# Third Day was a charm!



## JUSTCRAZY (Apr 6, 2004)

Well the adventures of Rob, Woody, and "Duck-Duck-Boom" continued with sucess! Once again, no one was dumb enough to go fishing with me, and since the dog has no real say so, it was just Woody and I in the great outdoors.

For those of you who read my post last weekend, all lessons were remembered and it made for a much smoother evening on the lake. I was set up early and just had time to kill until the fight was on. I finally got what I consider to be some respectable flatheads. The night started off just great with a 48 pounder as soon as the sun went down. First lake flathead, and best flathead by far! Then just to keep things interesting I got a 28 # just before midnight on the same rod and in the same spot. 
The rest of the night was a little slower. I had two more runs, but believe both of them to have been turtles, one just chomped the head off and the other made off with the whole bait. Oh guess I forgot, I also got a freak channel cat. There is no way the thing went 2# and it ate one of my big baits? 

I should be out there again right now, but I am just beat. Too little sleep for the entire week has caught up to me and I am going to take care of other stuff I have been putting off.

There will be some pictures to follow, probably not til Monday though. I left the cable for my camera at my house. A two hour drive from here at dad's.

Rob


----------



## misfit (Apr 5, 2004)

hey rob,looks like you got a handle on the flatheads now.nice fish for sure.
we gotta hook up before long.i've got family obligations again next weekend,and hopefuly all the weddings,reunions and other minor irritants will be out of the way for the summer   
it's kinda crampin' my style


----------



## JUSTCRAZY (Apr 6, 2004)

I know what you are talking about. Right now my biggest irritant is work! Some how I just have to get rich and stop going to that place 5 days in a row. What a major portion of life to be going somewhere you hate.
At least your distractions sound like they can be more fun.

You've got the info, just hit me when you're ready.


----------



## flathunter (Apr 5, 2004)

I figure I could be a much better fisherman if I did not have to work for a living...Man what a joy it would be to hit the lottery...Those are some very fine Flatheads!


----------



## Gator (Apr 5, 2004)

Way to go Rob!!! Glad to see you got some real nice one's after the time & effort you have been putting in to them recently.


----------



## catking (Apr 5, 2004)

Excellent !!!! Very ,very nice flatheads . I'm happy for you  THE CATKING !!!


----------



## JUSTCRAZY (Apr 6, 2004)

The picture quality is not the best out there, but we get can get the jist of it.

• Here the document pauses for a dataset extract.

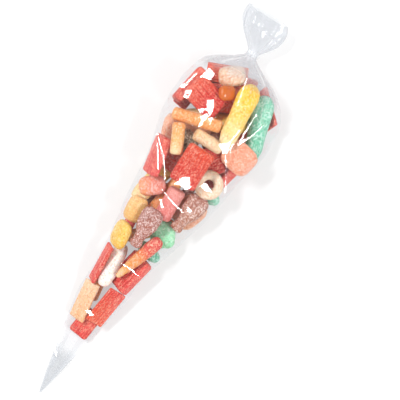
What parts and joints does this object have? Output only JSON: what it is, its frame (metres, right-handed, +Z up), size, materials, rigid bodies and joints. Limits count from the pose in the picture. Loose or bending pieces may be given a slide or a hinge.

The fish are big and look good, and I am the ugly one holding them. Smiling from one big ear to the other!























It took me three tries, but I think I got the picutes in here right too!


----------



## Corey (Apr 5, 2004)

Way to go!!! Big ears?? Nah, not too big..but you do look kinda like a '53 Chevy with the doors open..............


----------



## JUSTCRAZY (Apr 6, 2004)

It was the last bait that I decided to pick up that got me the bigger one. I stopped in Sunday on the way home, but you weren't back yet. Hope you had a good weekend.
Now it is time to concentrate on Channel cats again this weekend. See you soon!


----------



## Jackfish (Apr 15, 2004)

Awesome fish - I'm jealous.


----------



## Ducknut (Apr 23, 2004)

I expect to see some pics of a 60 pounder on Monday now that you have them figured out...


----------



## JUSTCRAZY (Apr 6, 2004)

I'm fishing CC tourny and flatheads don't pay near as much, so dad and I will be chasing channels. But if one takes the bait, I will do my best to reel it in!


----------



## Ducknut (Apr 23, 2004)

Ive got my money on Bubba for the tourney, at least over you justcrazy...You will have to let me know which of you has the better catch!!!


----------



## H2O Mellon (Apr 5, 2004)

great job man!


----------



## EDD (Apr 11, 2004)

what do you do with cats that big (are they to strong tasting to eat)


----------



## JUSTCRAZY (Apr 6, 2004)

From what I have read, even large flatheads are tasty white meat, but I would never keep a fish that big. With the 48lb fish you are looking at about a 20-30 year old fish and a prime spawner. I just hope the next time I catch it, it is a 60+lb fish and has produced tons of new swimmers.
To be quit honest I have never kept a single flahead yet so I am not sure what any of them taste like. But if I ever do, it wouldn't be any larger than about 5lb. I would rather see the rest get bigger and reproduce.

I can't wait to catch the next hog!
Rob


----------



## firecat (Apr 7, 2004)

good fish rob looks like im going to have to come over and do some flattin with you and your Dad.

Larry


----------



## JUSTCRAZY (Apr 6, 2004)

Dad it scared of fish this big so I can't get him out of bed to fish for them. I have only been out the three times this year and have gone by myself all of them. 
Next time I go, I'll give you warning. Hell your drive isn't much futher than mine, plus you probably go right past my house.


----------



## mrfishohio (Apr 5, 2004)

Heck yeah..great fish !!


----------